_Material for this exercise_:

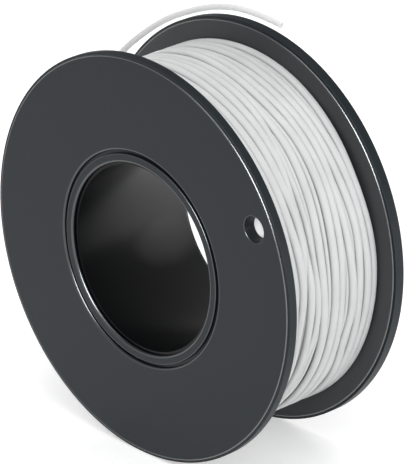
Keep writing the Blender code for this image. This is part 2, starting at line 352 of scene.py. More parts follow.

--

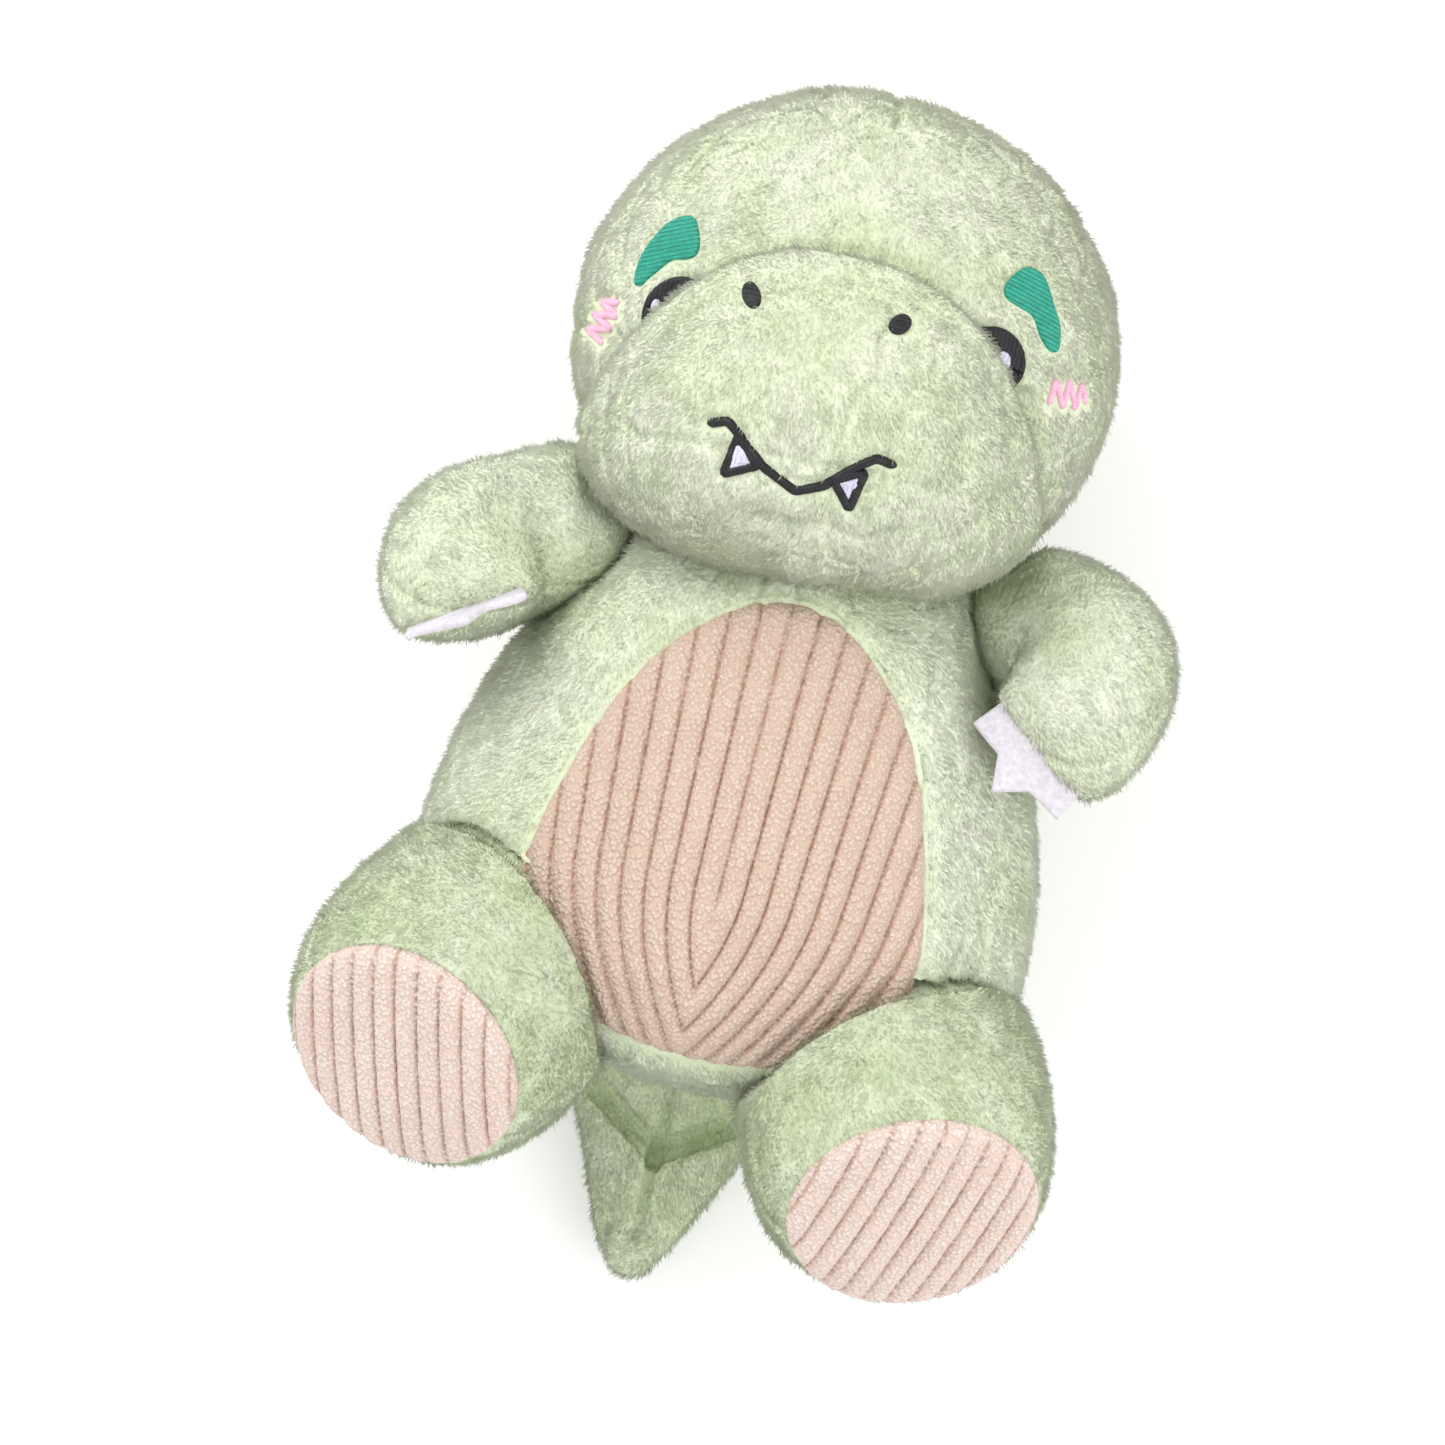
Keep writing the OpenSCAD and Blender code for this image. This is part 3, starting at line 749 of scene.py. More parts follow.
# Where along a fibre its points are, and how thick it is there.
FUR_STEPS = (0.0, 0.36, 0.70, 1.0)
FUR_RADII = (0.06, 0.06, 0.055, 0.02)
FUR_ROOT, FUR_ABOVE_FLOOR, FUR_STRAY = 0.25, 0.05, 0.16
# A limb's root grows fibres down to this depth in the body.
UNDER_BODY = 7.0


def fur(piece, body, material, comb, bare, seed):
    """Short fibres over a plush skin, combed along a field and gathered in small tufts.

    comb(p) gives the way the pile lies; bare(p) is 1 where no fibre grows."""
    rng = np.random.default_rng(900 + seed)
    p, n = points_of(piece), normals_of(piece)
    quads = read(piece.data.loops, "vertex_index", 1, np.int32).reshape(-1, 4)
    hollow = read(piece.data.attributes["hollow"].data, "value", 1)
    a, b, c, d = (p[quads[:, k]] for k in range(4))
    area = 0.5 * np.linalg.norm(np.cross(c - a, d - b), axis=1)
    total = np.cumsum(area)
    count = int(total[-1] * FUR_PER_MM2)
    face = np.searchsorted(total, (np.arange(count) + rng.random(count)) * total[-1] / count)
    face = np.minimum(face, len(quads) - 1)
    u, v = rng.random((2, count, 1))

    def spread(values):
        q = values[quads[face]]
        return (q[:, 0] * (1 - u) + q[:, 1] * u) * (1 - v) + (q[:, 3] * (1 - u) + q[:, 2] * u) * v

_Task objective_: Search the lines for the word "image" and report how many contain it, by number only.

_Task solution_: 2